I had completely forgot to ask him if this objective truth/knowledge/morality could be discovered if we took a group of people, raised in complete isolation, and then gave them the tools to explore their world. If such things were truly objective, then it would be trivial for these people to arrive at the discovery of these objective facts.
I shall have to remember this, as well as the fact that such objective knowledge/ethics may indeed exist, yet, why is it that our ethical systems across the globe seem to have a few things in common, but disagree on a great many more?
You can't ask whether there are more things in common than not in common, unless you can enumerate the things to be considered. If everyone agrees on something, perhaps it doesn't get categorized under ethics anymore. Or perhaps it just doesn't seem salient when you take your informal mental census of ethical principals.
Excellent response to the theist.
Doh!
Yes, of course... Slip of the brain's transmission there.
As for the response to the theist, I wish that I had used that specific response.
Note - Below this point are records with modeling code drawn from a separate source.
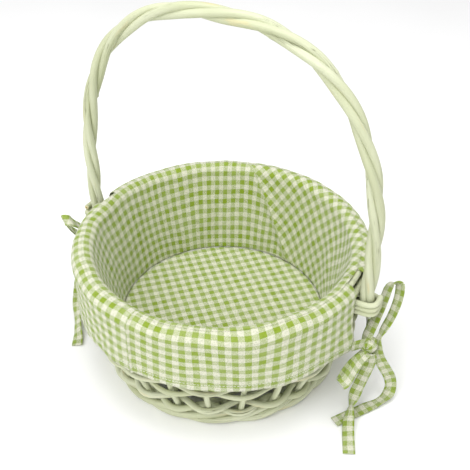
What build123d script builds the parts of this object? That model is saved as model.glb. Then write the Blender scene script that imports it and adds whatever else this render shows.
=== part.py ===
from build123d import *
import os
from math import atan2, cos, degrees, hypot, pi, radians, sin, tan

# Round lined willow basket with a fixed roped handle. Millimetres, +Z up.
# Origin: centre of the underside. The handle stands in the XZ plane, the front flap faces -Y.

# Base
base_z = 9.2  # middle of the base sticks
stick_d = 5.0
stick_gap = 6.5  # between neighbouring sticks where the two layers cross
stick_layer = 2.8  # half the step between the two layers at the crossing
base_edge_r = 92.0
base_weaver_d = 4.2
base_first_r = 33.0
base_last_r = 86.0
base_fan_r = 29.0  # where the sticks turn towards their arms
base_cross_r = 14.0  # half length of the straight crossing
arms = 12

# Side
stake_count = 24
stake_d = 5.0
stake_foot_r = 100.0
stake_flare_r = 118.0  # where the flare from the foot ends and the wall stands nearly upright
stake_flare_z = 52.0
stake_flare_bend_r = 15.0
stake_top_z = 114.0
stake_top_r = 119.7
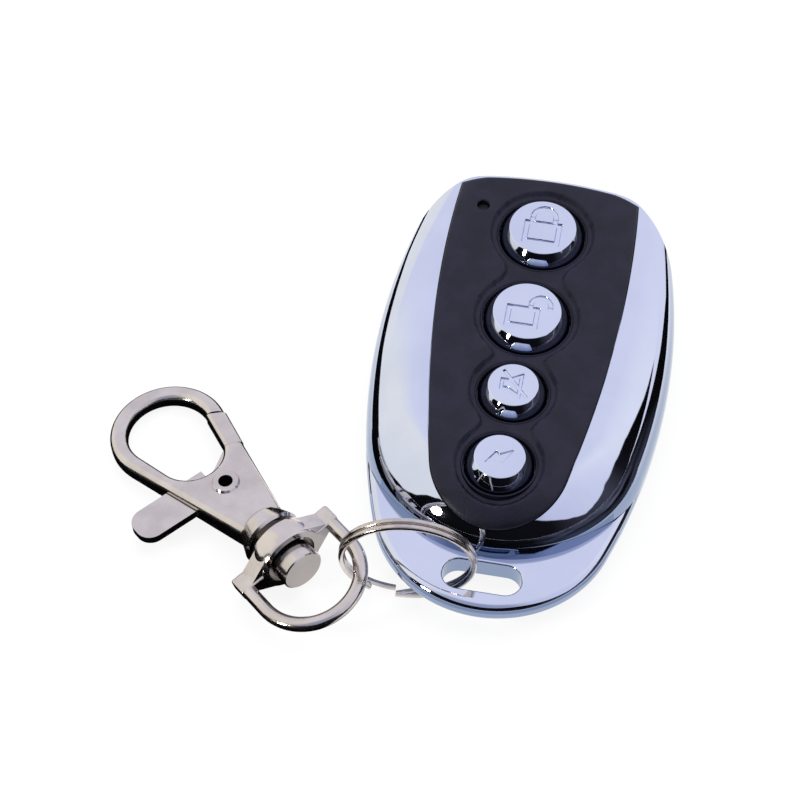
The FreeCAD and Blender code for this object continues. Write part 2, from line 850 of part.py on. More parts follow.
def hook_half(u):
    """Half the clasp body's thickness at a place along it; it thins towards the hook."""
    length = size("hook_reach") + size("hook_radius") + size("collar_start")
    share = (size("collar_start") - u) / length
    return (size("hook_thickness") * (1 - share) + size("hook_tip_thickness") * share) / 2


def hook_body():
    body = new_body("hook_body")
    sketch = new_sketch(body, "hook_sketch")
    left, left_touch, far, right_touch, right = hook_outline()
    sketch.addGeometry(Part.LineSegment(left, left_touch), False)
    sketch.addGeometry(Part.Arc(left_touch, far, right_touch), False)
    sketch.addGeometry(Part.LineSegment(right_touch, right), False)
    sketch.addGeometry(Part.LineSegment(right, left), False)
    pad(body, sketch, "hook_thickness", "hook_pad", midplane=True)
    sketch = new_sketch(body, "eye_sketch")
    for edge in opening_edges():
        sketch.addGeometry(edge, False)
    pocket_all(body, sketch, "eye_pocket")
    half = size("hook_thickness") / 2
    tip = size("hook_tip_thickness") / 2
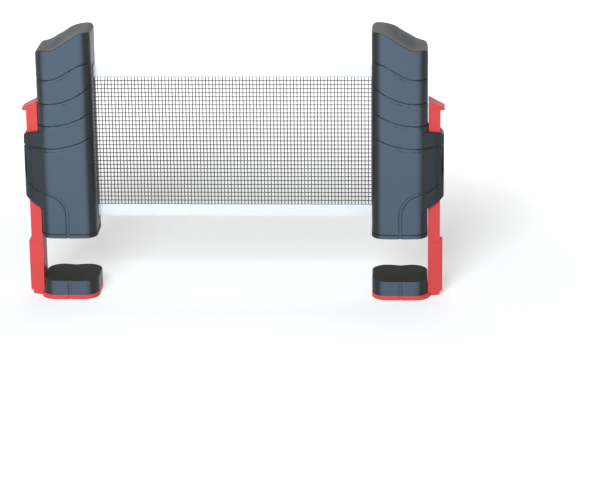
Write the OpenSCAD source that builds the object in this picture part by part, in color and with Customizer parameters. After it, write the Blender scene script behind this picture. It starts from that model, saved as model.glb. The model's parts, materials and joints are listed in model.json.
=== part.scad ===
// A retractable table tennis net between two clamp posts.
// X runs along the net, from the left post to the right one. Y runs across it, with the front at -Y.
// Z is up from the ground under the foot plates. Lengths are in millimetres.
// Every piece of a post is drawn for a post whose inner face is at X = 0 and whose outer face is at
// X = post_w. right() moves it to the right-hand end of the net, and left() mirrors it.

/* [Net] */
// Distance between the inner faces of the two posts
net_span = 268; // [120:1:600]
// Height of the net, with both tapes
net_h = 152.5; // [140:0.5:165]
// Height of one tape
tape_h = 12; // [8:0.5:18]
// Thickness of one folded tape
tape_t = 1.2; // [0.8:0.1:1.5]
// Thickness of the mesh
mesh_t = 0.6; // [0.4:0.1:0.8]
// Openings in the mesh along the net
mesh_columns = 24; // [6:1:24]
// Openings in the mesh from tape to tape
mesh_rows = 12; // [4:1:12]
// Width of mesh left between two openings
mesh_bar = 1.6; // [1:0.1:4]
// Length of net that each roller can let out
net_length = 900; // [600:10:1000]

/* [Post] */
// Width of a post, along the net
post_w = 54.5; // [54:0.5:70]
// Depth of a post, across the net
post_d = 52; // [48:0.5:64]
// Radius of the post's upright corners
corner_r = 13; // [9:0.5:16]
// Wall of the two shells
wall = 2.5; // [2:0.1:3]
// Height of the crest above the top of the net
crest_rise = 36.5; // [36:0.5:60]
// Height of the net above the bottom of the shells
sill_rise = 11; // [11:0.5:30]
// Fall of the wavy top, from its crest to the outer shoulder
top_fall = 17.5; // [8:0.5:18]
// Level stretch at the crest
crest_flat = 4.5; // [2:0.5:10]
// Level stretch at the outer shoulder
shoulder_flat = 11; // [8:0.5:18]
// Radius of the top's inner edge, over the net
crest_r = 3.5; // [1:0.5:6]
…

I cannot recall now what I did use to counter his claims.
As I mentions, his claim was that there is knowledge that is not available to the scientific method, yet can be observed in other ways.
I pointed out that there were no other ways of observing things than empirical methods, and that if some method of knowledge that just entered out brain should be discovered (Revelation), and its reliability were determined, then this would just be another form of observation (Proprioception) and the whole process would then just be another tool of science.
He just couldn't seem to get around the fact that as soon as he makes an empirical claim that it falls within the realm of scientific discovery.
He was also misusing Gödel's incompleteness theorem (some true statements in a formal system cannot be proved within that formal system).
At which point, he began to conflate science as some sort of religion and god that was being worshiped, and from which everything was meaningless and thus there were no ethics, so he could just go kill and rape whoever he pleased.
It frightens me that there are such people in the world.